Duty

The Editor
January 3, 2026
Share this post

MP Francisco Lacroes deserves credit for calling for an emergency meeting of Parliament following the U.S. strike on Venezuela that resulted in the removal of that country's head of state and his spouse. Regardless of anyone’s view of Lacroes politically, an elected Member of Parliament is expected to raise the flag when a regional shock could carry security, humanitarian, and economic implications for the Kingdom and its Caribbean territories.

Some of the public pushback, urging him to “be quiet” and “focus on domestic issues,” is understandable in a place where daily pressures feel relentless. People want attention to the basic services that shape life here. That frustration is real. Still, it does not follow that Parliament should ignore a developing situation that could quickly create domestic consequences of its own.

A common argument is that defense is a Dutch responsibility and foreign affairs are Kingdom matters, therefore St. Maarten MPs should not engage. That point obviously has a basis, but it is also incomplete. Parliament is not a military command center; it is an oversight body. Its role is to ask hard questions, demand briefings, insist on contingency planning, and require the executive to explain what risks exist and what preparations are being made.

The standard should also be consistent. When global developments and Trump's tariffs threatened the economy, the instinct was to call on MPs to act, to convene meetings, to summon ministers, to press for protection of local interests. The same logic applies here: when a regional shock has plausible consequences for the Caribbean, preparedness becomes a domestic issue too.

What can St. Maarten’s Parliament discuss? Plenty, and much of it is domestic. Even if defense coordination sits at the Kingdom level, St. Maarten has local vulnerabilities that require planning: airport and port, border monitoring, inter-department readiness, and clear protocols for information flow between local services and Kingdom partners.

When instability rises in the region, movement often rises as well. That can create pressure on immigration systems, increase vulnerability for people seeking help, family issues with the Venezuelan diaspora here and, as such, open space for exploitation. Parliament can press government on safeguards that uphold humanitarian standards while protecting public order and ensuring systems are not caught flat-footed.

The economic side is just as relevant. Tourism confidence, airline routing, insurance costs, shipping timelines, and traveler sentiment can shift quickly after regional shocks. Parliament can request briefings from tourism and aviation stakeholders, the port, the airport, and the hospitality sector on their risk assessments and what messaging, coordination, or support may be needed.

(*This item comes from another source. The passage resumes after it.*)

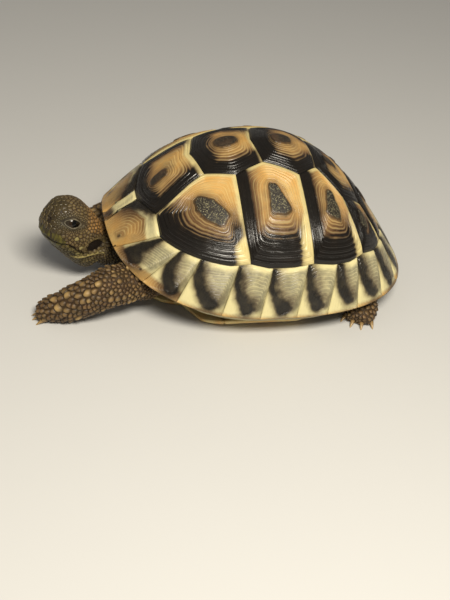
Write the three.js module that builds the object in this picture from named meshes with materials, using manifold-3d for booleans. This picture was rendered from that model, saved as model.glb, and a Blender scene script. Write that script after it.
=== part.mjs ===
// A young Hermann's tortoise at life size, lying on its plastron with its head raised and its left
// foreleg stretched forward. Millimetres, +Z up, the head towards -Y, the animal's left towards +X.
// The shell is a thin plate for each scute over one trunk. The head, neck, legs, tail and eyes are
// solids of their own.
import * as THREE from "three";
import { mergeVertices } from "three/addons/utils/BufferGeometryUtils.js";
import Module from "manifold-3d";

const wasm = await Module();
wasm.setup();

// ---------------------------------------------------------------- driving dimensions

const ORIGIN_Y = 12.72; // from the middle of the box round the whole animal to the middle of the shell
const GAP = 0.2; // each plate stops this far short of its seam
const SLANT = 1.25; // a gap measured towards a plate's middle is about this much longer than across the seam
const PLATE = 1.2; // thickness of a scute
const GROOVE = 0.5; // depth of a seam below the dome
const SHOULDER = 0.1; // depth of a plate's shoulder beside the seam
const AREOLA_RISE = 0.1; // height of a plate's middle above the dome
// A plate's shoulder, full surface, areola and inner face, as shares of its outline.
const SHOULDER_SHARE = 0.88;
const LEVEL_SHARE = 0.6;
const AREOLA_SHARE = 0.3;
const INNER_SHARE = 0.5;
const SCUTE_EDGE = 5.5; // longest straight stretch of a scute's outline
const TRUNK_DEPTH = 2.2; // the trunk's surface below the scutes' outer surface

// The dome: at each level from the rim (0) to the crown (1), how far out and how high it is
// at the front, at the side and at the rear.
const LEVELS = [0, 0.2, 0.4, 0.62, 0.82, 1];
const FRONT = { out: [50, 40, 35, 24.5, 12.2, 0], up: [24, 32.5, 37.5, 46.5, 50.8, 52.6] };
const SIDE = { out: [41, 37.5, 32.7, 21.1, 11, 0], up: [9.5, 26.5, 35.4, 44.9, 50.3, 52.6] };
const REAR = { out: [51.6, 43, 34.5, 23.5, 12.2, 0], up: [9.5, 22.5, 33.5, 43.5, 50.4, 52.6] };
const CROWN_Y = -1;
const BOXINESS = 2.6; // exponent of the rim's plan outline, 2 being an ellipse
const ROUND_FROM = 0.26; // the plan outline turns from boxy to round between this level and the crown

// Under the rim the marginals turn inwards, over the limbs as a lip and between them as the bridge:
// [inward, rise] from the rim to the lip's inner edge, back over it and up to the plate's inner face.
const LIP = [[6, 1.8], [5.8, 3.4], [4.2, 3.5]];
const BRIDGE = [[5.8, -4.9], [6.4, -3.1], [2.6, 0.4]];
const BRIDGE_SPAN = [50, 62, 108, 122]; // degrees: where it begins, is whole, and ends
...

An MP cannot call the Dutch Minister of Defense and give orders, but Parliament can require the Prime Minister and relevant ministers to outline what conversations are taking place with the Dutch ministries of Defense and Foreign Affairs, and how St. Maarten’s concerns are being carried into those talks. That is oversight, not overreach.

It is easy to misread early warnings as politics. It is also risky to train leaders to stay silent until a problem is already on the doorstep. The better civic habit is to judge the function, not speculate endlessly about motive: is the issue real, is the risk plausible, are the questions reasonable, is preparedness being taken seriously?

MPs can push on garbage contracts, GEBE, cost of living, and daily frustrations while also insisting on a sober briefing on Venezuela and regional contingency planning. One does not cancel the other, and responsible governance requires both. The public often says it wants Parliament to rise to a higher standard, yet sometimes behaves as though only certain favored MPs are entitled to that standard. Too often, we treat Parliament as either beneath the issues that matter or powerless over the issues that seem bigger than us, which ends up dismissing its authority altogether.

That skepticism may be rooted in past moments when MPs undermined the institution through their own conduct, but Parliament’s constitutional stature does not change. It remains the highest authority in the land, with ultimate responsibility for oversight and accountability. We should try make room for MPs to do what Parliament exists to do: apply pressure upward, force information into the open, and create a public record of who asked what, who answered what, and what plans exist before an emergency becomes a crisis.

So yes, St. Maarten’s MPs should keep pushing hard on domestic priorities. They should also insist on readiness for regional shocks that can reshape the local economy and social stability quickly. Praising that instinct does not mean endorsing any party, it means endorsing preparedness, oversight, and steady leadership.